Pixie dust, magic slippers, the yellow brick road … we all love a good fairy tale and every fairy tale has some magic in it. We respond to these stories because our lives bog down in harsh realities and repetitious boredom. Our feet are firmly planted on the ground. Life is heavy and sluggish. We all need some magic in our lives – something that takes us beyond the explainable, and something that takes us beyond ourselves. Raise your hand if you think you’re experiencing all that God has for you … I thought so.
Why do we have all these fairy tales if there isn’t some truth to what they seek? If God had meant for all of life to be explainable, why would He have dealt so often in the unexplainable, and if He did, why wouldn’t He have some unexplainable things to do in our lives right now, today? What is the Holy Spirit longing to do in your life today? A lot more than we let Him I fear.

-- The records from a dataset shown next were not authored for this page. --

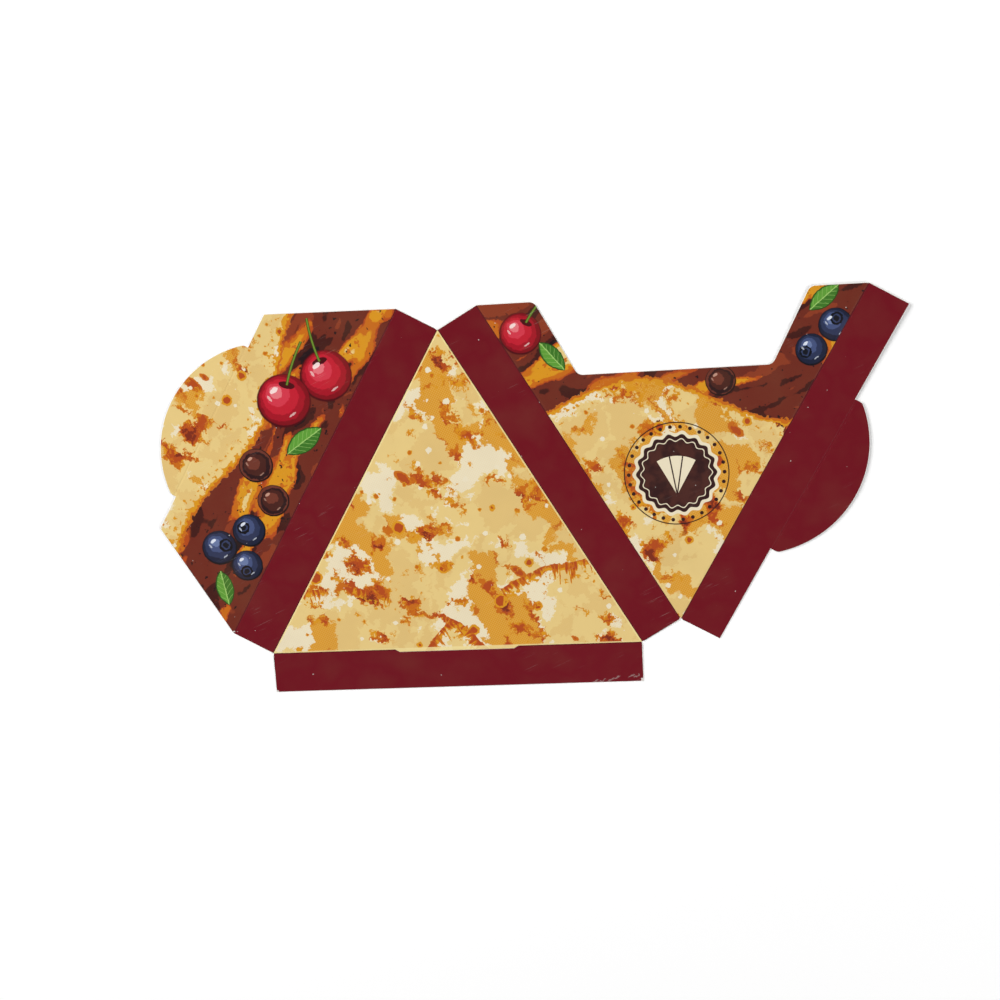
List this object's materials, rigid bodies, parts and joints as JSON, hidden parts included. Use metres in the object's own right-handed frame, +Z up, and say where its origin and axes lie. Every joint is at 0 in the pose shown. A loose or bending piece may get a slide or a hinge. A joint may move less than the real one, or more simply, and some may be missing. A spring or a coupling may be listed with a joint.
{
  "type": "crepe holder",
  "caption": "Flat die-cut card blank of a folding triangular crepe holder, printed on one face, with creased walls, round tuck tabs, a window and a tab slit.",
  "frame": {"origin": "middle of the triangular back panel, on the card's flat underside", "axes": "+X from the side flap to the front panel, +Y from the base wall to the back panel's apex, +Z up through the printed face"},
  "size_m": [0.399, 0.2105, 0.0005],
  "materials": {
    "printed_card": "glossy print on top, bare white board below"
  },
  "bodies": {
    "root": {"holder_blank": "printed_card"}
  },
  "joints": []
}
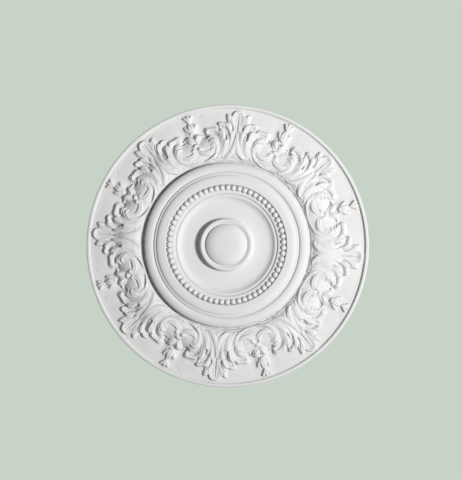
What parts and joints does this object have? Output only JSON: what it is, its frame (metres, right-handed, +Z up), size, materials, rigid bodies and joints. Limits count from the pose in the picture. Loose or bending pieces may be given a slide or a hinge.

My feet are much too heavy. I stay put and find comfort in sameness. Marti is constantly quivering with anticipation of the supernatural. She is waiting to be swept up. She tried to fly once when she was a child, but broke her collarbone instead. Would she try it again? In a heartbeat, if she wasn’t tethered to me.
Here’s something I do know: the fairy tales are only make believe; the Holy Spirit is real. That’s information we should do something about.
Thank you. I received some good advice and counsel from some of you, but most of all I received your love. You reached out to me and responded to my need. Are you uncomfortable that I am struggling? Do you come to this place for advice and encouragement and find someone like you who needs it? Good. That is the way it should be.
Pardon me while I pass on what has been passed to me. This one, from Arthur, is worthy of wall space: “Real courage and growth comes with each tiny step you take into your discomfort zone.” Thank you Arthur. I am thinking of the children of Israel who didn’t see the Jordan River open until the priests with the ark first stepped into the water.
And June put things in perspective with: “Cherish the time you all have together down here in our ‘non-permanent home.’”
And thanks to Eddie just in with this: “You can therefore be confident in every circumstance of life, however baffling, that it has been permitted in your own best interest by the wisest and most loving of fathers who knows our ‘load-limit’”
But Darin surprised me the most with this little homily on home. The surprise is the story that went before it that made this kind of positive reflection seem incongruous, but that’s the way it is sometimes with faith.
Home is the safest place in town when everything falls apart. Home is where the most tears are shed. Home is where most prayers are prayed. Home is where most Bibles are read. Home is where the best meals are served. Home is where the softest pillows are found. Home is where laughter relieves the most stress. Home is where mom and dad / husband and wife do their best work.
Home is where the peace of God works best. Home is where the still small voice of God is heard the loudest. Home is where the best plans are made.
I want to go to my Heavenly home when my time comes. But until then, I will live in exile as head of this household. As planned. Because it is in this home, in this town, where Jesus does most of His best work on my heart.
So Darin, does that mean if you or I avoid this tension, the work never gets done? I bet it does.